For a particular sovereign in the United States, the criminal law test for this is from Blockburger v. United States (emphasis mine)
Each of the offenses created requires proof of a different element. The applicable rule is that, where the same act or transaction constitutes a violation of two distinct statutory provisions, the test to be applied to determine whether there are two offenses or only one is whether each provision requires proof of an additional fact which the other does not. Gavieres v. United States, 220 U. S. 338, 342, 31 S. Ct. 421, 55 L. Ed. 489, and authorities cited. In that case this court quoted from and adopted the language of the Supreme Court of Massachusetts in Morey v. Commonwealth, 108 Mass. 433: 'A single act may be an offense against two statutes; and if each statute requires proof of an additional fact which the other does not, an acquittal or conviction under either statute does not exempt the defendant from prosecution and punishment under the other.' Compare Albrecht v. United States, 273 U. S. 1, 11, 12, 47 S. Ct. 250, 71 L. Ed. 505, and cases there cited. Applying the test, we must conclude that here, although both sections were violated by the one sale, two offenses were committed.
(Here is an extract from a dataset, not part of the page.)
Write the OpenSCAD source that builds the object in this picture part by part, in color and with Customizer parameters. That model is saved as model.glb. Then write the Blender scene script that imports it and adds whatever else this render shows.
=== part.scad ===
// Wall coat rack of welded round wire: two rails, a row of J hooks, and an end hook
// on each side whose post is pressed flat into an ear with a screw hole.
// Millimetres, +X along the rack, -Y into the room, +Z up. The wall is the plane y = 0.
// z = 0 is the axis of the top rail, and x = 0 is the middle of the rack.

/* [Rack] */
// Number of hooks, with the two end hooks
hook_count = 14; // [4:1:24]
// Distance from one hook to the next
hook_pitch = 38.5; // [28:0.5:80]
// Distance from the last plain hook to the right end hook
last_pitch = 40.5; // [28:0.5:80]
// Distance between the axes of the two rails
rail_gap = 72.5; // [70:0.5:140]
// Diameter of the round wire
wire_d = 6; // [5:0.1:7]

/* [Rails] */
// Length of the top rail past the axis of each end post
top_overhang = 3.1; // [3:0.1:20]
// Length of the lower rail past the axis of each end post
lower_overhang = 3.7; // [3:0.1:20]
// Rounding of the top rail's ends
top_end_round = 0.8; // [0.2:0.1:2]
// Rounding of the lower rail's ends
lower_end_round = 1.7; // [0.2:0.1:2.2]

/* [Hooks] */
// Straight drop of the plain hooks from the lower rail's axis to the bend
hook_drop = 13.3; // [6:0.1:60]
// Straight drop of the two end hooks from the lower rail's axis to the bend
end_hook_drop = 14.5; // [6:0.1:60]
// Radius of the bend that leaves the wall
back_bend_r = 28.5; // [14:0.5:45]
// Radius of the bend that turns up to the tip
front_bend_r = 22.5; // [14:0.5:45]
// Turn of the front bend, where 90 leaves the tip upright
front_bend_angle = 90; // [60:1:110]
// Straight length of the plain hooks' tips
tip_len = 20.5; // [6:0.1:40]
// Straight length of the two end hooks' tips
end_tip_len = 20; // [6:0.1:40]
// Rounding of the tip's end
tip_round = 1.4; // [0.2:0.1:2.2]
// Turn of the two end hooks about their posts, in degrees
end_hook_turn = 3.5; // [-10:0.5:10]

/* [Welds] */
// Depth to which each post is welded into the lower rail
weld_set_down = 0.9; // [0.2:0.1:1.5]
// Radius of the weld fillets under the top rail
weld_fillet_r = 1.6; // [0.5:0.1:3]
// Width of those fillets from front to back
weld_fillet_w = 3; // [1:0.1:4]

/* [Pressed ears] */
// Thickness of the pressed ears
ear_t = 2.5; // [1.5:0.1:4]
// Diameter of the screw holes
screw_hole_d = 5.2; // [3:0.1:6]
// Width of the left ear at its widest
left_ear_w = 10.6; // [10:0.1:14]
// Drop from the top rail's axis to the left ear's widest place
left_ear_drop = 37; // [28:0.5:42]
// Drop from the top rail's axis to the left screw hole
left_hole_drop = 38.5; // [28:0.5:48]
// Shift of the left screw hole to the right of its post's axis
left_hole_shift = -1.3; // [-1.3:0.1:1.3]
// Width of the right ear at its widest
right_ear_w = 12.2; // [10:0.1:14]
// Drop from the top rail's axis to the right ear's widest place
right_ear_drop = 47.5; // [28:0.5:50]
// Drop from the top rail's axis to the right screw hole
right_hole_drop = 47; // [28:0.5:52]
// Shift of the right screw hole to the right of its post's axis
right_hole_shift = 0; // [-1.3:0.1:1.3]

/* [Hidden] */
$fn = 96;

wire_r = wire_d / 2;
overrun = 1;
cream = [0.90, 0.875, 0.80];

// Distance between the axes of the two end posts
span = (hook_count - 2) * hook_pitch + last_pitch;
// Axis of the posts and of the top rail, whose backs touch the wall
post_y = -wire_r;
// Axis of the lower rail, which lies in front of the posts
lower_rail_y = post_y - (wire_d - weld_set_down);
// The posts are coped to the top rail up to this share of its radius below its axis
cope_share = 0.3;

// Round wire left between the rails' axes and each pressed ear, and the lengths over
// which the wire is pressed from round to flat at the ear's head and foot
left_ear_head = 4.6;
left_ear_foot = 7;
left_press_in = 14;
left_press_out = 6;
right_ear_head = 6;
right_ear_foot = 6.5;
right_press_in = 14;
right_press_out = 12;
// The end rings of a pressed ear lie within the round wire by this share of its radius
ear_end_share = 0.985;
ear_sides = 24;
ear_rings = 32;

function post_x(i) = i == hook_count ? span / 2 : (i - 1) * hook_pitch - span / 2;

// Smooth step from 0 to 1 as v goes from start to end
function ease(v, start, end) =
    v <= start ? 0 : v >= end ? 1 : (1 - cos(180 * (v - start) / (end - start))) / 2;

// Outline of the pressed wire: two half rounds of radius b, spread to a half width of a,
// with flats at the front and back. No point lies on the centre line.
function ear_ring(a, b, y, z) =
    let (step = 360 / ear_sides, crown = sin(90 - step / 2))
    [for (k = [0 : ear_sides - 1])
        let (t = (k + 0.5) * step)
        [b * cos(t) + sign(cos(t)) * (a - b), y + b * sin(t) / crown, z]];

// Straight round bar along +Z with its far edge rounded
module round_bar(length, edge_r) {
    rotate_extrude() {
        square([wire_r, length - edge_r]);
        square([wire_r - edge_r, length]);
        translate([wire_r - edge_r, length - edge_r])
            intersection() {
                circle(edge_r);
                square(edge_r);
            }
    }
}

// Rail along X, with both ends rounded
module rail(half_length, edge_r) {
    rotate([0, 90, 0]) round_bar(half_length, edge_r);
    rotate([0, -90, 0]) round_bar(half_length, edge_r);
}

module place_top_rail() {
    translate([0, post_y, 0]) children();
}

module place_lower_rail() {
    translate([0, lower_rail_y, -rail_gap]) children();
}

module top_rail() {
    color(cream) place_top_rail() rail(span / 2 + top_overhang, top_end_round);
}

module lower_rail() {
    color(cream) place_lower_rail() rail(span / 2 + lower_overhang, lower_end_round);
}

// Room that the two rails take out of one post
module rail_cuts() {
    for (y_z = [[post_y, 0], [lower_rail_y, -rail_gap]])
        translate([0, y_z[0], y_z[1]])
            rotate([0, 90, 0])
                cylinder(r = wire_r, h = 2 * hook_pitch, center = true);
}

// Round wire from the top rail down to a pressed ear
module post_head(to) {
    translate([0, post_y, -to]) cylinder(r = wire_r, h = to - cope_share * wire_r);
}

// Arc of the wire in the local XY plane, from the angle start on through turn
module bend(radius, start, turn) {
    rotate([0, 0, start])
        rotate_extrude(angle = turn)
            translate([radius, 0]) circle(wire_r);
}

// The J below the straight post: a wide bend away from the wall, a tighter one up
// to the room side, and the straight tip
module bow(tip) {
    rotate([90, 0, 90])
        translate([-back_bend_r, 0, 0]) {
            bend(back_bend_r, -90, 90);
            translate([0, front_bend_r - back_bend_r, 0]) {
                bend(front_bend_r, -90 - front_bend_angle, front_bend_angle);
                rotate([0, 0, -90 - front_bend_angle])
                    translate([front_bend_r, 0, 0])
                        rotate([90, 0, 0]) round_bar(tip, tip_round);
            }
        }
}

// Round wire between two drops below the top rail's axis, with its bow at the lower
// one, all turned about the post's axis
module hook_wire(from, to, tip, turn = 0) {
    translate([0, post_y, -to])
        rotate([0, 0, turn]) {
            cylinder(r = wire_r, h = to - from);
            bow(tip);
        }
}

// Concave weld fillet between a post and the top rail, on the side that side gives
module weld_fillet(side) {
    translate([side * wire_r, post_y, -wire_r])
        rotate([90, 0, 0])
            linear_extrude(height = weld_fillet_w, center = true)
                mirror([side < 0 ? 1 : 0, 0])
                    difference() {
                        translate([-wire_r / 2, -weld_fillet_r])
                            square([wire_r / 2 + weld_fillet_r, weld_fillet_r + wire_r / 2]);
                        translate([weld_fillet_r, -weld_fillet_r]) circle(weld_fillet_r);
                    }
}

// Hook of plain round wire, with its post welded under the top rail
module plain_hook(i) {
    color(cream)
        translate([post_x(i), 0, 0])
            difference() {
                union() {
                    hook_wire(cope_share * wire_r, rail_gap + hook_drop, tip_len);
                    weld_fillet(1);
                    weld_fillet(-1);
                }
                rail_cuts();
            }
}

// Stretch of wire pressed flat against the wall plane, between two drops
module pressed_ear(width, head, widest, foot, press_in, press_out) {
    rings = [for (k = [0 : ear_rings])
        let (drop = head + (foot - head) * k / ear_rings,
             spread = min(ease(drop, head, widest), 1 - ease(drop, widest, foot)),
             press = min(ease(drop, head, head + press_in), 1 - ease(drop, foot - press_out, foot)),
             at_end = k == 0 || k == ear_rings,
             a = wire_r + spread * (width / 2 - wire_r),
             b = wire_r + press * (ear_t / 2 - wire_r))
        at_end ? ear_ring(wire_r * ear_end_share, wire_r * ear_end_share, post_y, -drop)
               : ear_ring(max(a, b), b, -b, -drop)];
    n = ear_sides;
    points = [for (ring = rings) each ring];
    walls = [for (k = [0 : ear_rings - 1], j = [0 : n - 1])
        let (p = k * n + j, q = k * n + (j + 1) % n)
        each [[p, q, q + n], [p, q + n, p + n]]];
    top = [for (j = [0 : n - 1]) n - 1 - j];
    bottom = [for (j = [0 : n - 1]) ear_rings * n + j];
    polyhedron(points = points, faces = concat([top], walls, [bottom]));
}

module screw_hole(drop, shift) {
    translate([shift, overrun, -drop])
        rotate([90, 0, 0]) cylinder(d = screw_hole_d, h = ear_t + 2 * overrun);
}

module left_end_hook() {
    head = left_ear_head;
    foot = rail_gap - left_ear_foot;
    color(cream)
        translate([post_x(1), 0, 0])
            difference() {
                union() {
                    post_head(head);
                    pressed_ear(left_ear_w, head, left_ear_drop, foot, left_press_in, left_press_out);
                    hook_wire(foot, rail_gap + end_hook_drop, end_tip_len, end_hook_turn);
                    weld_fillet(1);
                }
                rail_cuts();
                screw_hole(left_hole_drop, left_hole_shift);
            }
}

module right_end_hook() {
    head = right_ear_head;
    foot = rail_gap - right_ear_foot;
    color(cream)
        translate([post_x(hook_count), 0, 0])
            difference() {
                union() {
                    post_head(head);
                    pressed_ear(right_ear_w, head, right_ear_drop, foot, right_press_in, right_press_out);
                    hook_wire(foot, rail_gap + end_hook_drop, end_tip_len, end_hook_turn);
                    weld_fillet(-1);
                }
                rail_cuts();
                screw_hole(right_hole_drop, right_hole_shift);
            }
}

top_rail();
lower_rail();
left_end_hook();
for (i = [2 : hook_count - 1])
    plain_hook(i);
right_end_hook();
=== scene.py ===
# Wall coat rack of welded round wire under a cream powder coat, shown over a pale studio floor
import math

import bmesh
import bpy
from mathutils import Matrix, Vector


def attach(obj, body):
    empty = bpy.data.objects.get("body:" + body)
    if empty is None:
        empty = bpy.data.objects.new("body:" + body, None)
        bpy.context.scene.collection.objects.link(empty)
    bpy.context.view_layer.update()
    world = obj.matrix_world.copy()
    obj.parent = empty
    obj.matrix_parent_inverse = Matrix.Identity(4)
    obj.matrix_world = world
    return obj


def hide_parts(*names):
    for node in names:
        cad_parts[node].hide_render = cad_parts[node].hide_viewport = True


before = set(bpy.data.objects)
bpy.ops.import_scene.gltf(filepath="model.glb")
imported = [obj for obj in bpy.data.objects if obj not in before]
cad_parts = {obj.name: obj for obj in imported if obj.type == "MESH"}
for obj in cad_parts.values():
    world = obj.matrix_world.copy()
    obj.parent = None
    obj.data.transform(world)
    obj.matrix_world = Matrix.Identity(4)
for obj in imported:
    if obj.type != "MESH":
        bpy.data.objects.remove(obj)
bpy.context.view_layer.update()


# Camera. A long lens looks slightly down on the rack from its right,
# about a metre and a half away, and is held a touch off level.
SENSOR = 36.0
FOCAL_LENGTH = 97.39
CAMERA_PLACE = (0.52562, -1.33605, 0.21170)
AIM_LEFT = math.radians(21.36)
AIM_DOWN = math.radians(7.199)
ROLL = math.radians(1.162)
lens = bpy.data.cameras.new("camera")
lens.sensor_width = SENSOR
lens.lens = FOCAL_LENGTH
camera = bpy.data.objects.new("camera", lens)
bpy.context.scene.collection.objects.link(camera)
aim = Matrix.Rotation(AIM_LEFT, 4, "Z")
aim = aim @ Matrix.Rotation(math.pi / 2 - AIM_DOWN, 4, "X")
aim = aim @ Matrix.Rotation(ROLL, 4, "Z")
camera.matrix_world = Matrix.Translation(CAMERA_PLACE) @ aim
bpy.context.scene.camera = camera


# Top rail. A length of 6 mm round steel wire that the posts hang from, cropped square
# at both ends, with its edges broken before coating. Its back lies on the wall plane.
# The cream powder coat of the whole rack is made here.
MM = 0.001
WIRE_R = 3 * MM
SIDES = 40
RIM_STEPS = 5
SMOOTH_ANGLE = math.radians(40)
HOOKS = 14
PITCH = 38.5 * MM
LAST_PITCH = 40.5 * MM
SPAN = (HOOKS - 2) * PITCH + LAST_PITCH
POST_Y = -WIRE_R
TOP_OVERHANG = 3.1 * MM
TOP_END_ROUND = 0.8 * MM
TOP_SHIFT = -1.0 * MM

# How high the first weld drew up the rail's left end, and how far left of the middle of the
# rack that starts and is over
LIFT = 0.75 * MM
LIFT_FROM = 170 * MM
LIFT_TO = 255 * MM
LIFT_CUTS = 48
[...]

What this says in more plain language is that a person can be prosecuted under two different statutes for the same logical act as long as there is at least one fact that has to be proven for each count which doesn't have to be proven for the other count. This does mean, for example, that a person could not be prosecuted for aggravated assault, acquitted and then later prosecuted for simple assault on the same facts if there aren't any facts required for simple assault that aren't required for aggravated assault.
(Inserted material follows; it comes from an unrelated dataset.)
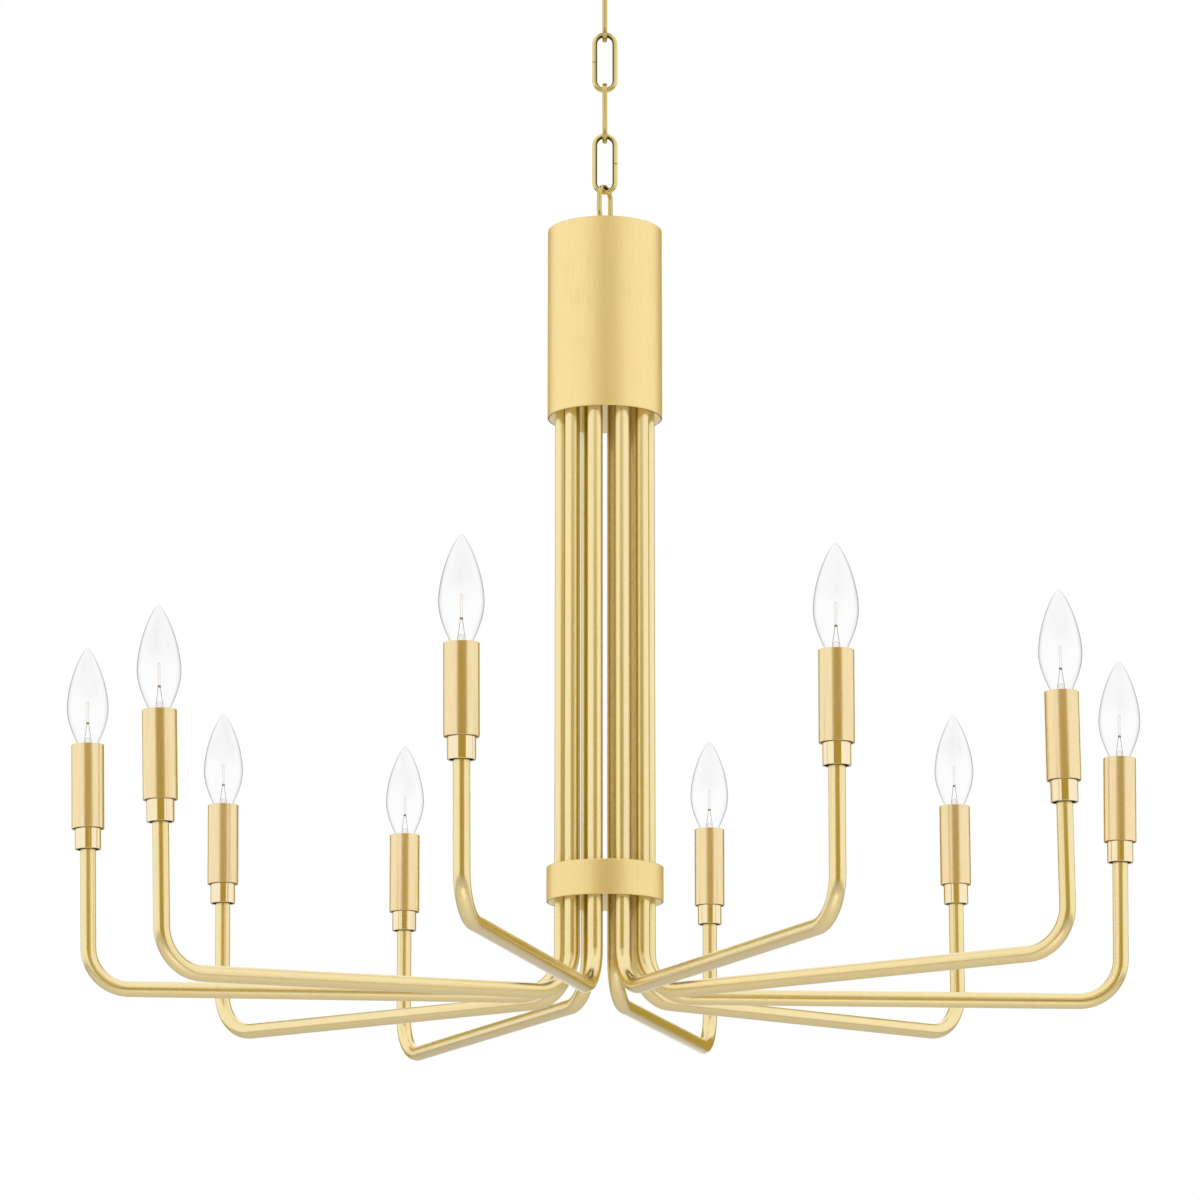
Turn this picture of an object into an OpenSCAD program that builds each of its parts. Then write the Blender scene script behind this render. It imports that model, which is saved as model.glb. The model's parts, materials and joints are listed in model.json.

For the example in the question, this does seem to mean that if, for example, a robber was first prosecuted for murder, and then later separately prosecuted for carjacking after the murder, this would not be double jeopardy. I would guess in practice that courts wouldn't appreciate this kind of game-playing since it wastes the court's time as well to adjudicate two trials when there could just be one, but I don't know if there's a hard rule against it. Blockburger was actually arguing that multiple convictions from one trial should be overturned because some of them relied on the same facts as another. In this case SCOTUS ruled against Blockburger, but on the basis that the facts did not overlap, not that the legal basis of the argument was unsound.
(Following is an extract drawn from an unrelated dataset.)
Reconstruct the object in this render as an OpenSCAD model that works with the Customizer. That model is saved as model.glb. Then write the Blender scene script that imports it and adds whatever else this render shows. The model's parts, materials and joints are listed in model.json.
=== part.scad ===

I noted in the beginning that this applies to particular sovereigns, which in terms of US law means either a state or the US Federal Government. Under the dual sovereignty doctrine (e.g. Gamble v United States), if the same set of facts of a case constitute both a state crime and a federal crime, or the also likely case that a federal crime requires all the facts of a state crime plus a few more, both the relevant state government and the Federal government can prosecute the person under their own statutes. This would technically also apply if two states wanted to prosecute someone, although it's unlikely that there is any way to have the exact same set of facts break two different state's laws since state laws generally can only cover actions taken inside the state or affecting that state in particular.